Les organisateurs soulignent plusieurs problèmes critiques, tels que le manque de personnel la nuit dans certains établissements.  Il a été donné en exemple le fait que 60 % des établissements de protection de l’enfance dans le Pas-de-Calais ont dépassé leur capacité d’accueil. De plus, 110 enfants handicapés dans cette région sont actuellement sans solution d’accompagnement adéquate.

Les leçons tirées du mouvement des agriculteurs

Il est apparu clairement que les manifestations traditionnelles n’ont aucun effet du côté de l’exécutif.

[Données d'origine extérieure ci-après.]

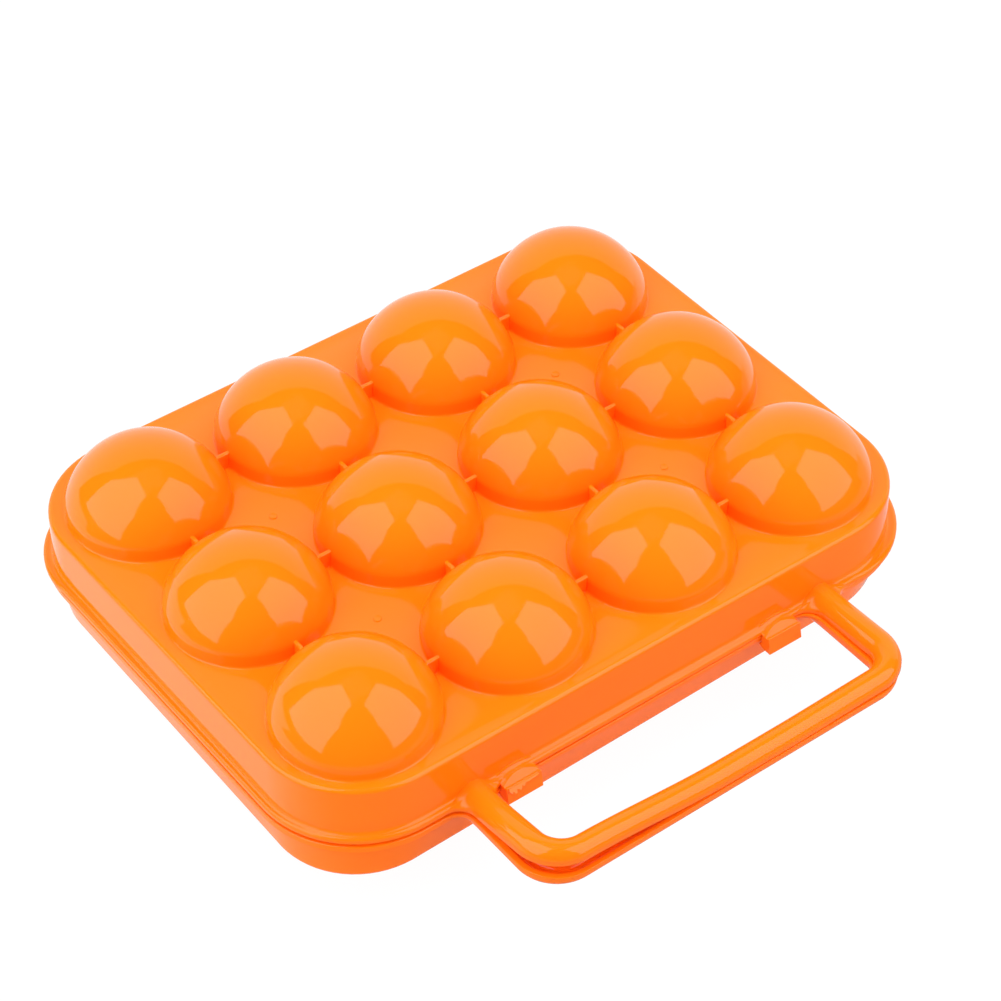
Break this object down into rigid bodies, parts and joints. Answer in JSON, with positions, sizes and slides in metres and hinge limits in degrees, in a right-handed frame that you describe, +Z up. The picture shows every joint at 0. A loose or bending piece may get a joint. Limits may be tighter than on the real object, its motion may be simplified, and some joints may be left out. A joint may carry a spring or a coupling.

Il faut, par la force des choses, passer à autre chose. Dans une tribune libre parue dans le Média Social, Jean-Luc Gautherot, ingénieur social, ne dit pas autre chose.

Les mobilisations collectives dans le travail social sont monnaie courante, mais force est de constater que les avancées concrètes se font attendre. Pendant ce temps, les agriculteurs ont récemment mené une mobilisation d’envergure qui leur a permis d’obtenir 400 millions d’euros d’aide et des changements réglementaires significatifs en l’espace de deux semaines seulement. Comment expliquer un tel contraste ?

Pour Jean-Luc Gautherot, les agriculteurs ont su habilement exploiter une triple fenêtre temporelle : la proximité des élections européennes, le salon de l’agriculture et les Jeux olympiques. En exerçant une pression sur le pouvoir exécutif juste avant des élections à enjeux, ils ont contraint les représentants du pouvoir en place à faire des concessions pour garantir leur victoire. De plus, une crise non réglée en pleine période électorale offre aux adversaires politiques un angle de critique tout trouvé. Enfin, l’attention médiatique portée au salon de l’agriculture et la crainte d’une honte internationale en cas de blocage de Paris pendant les Jeux olympiques ont renforcé la pression sur le gouvernement.

Le monde du travail social pourrait-il s’inspirer de cette stratégie ? Il est vrai que les travailleurs sociaux ne bénéficient pas d’une image aussi positive que celle des agriculteurs dans l’imaginaire collectif, ce qui pourrait limiter le soutien de l’opinion publique. Toutefois, la réalité de l’activité des travailleurs sociaux reste très mal connue, et il est certain que la mise en lumière de leur rôle essentiel dans la société contribue à renforcer leur légitimité.

Un autre facteur clé de la réussite de la mobilisation agricole est l’unité de ses représentants. Dans le monde de l’agriculture, il existe quatre syndicats, mais les membres de ces groupes ont su rester unis et parler d’une seule voix dans les négociations pour obtenir gain de cause.

Dans le travail social, en revanche, la mobilisation est à l’image de la structure du secteur : éparpillée façon puzzle. Il existe bien sûr des dizaines d’organisations représentatives des secteurs et des métiers, mais elles n’ont pas la légitimité pour parler au nom de tous les travailleurs sociaux de tous les secteurs.

Enfin, les agriculteurs ont su créer un rapport de force en jouant habilement avec la frontière de la violence tolérable par le grand public : des actes illégaux, symboliques pour montrer leur détermination, mais pas trop violents, pour ne pas perdre le soutien de l’opinion. Certes, certaines actions ont été discutables et ont pu choquer. Mais l’exécutif s’est bien gardé de les réprimer.

Dans le travail social, en revanche, les mobilisations collectives existent, mais elles ne créent pas de véritable rapport de force. L’habitude est à la discussion polie entre les pouvoirs publics et les grandes Fédérations dans le cadre de grandes rencontres participatives qui débouchent rarement sur des solutions qui engagent des moyens.

Il parait essentiel que les travailleurs sociaux s’inspirent de ces leçons pour renforcer l’impact de leurs revendications. Cela passe notamment par une meilleure connaissance et une valorisation de notre rôle dans la société. Il faudra aussi une unité des représentants pour parler d’une seule voix. C’est à partir de cette visibilité à retrouver qu’il sera possible de créer un véritable rapport de force qui conduira le gouvernement à agir.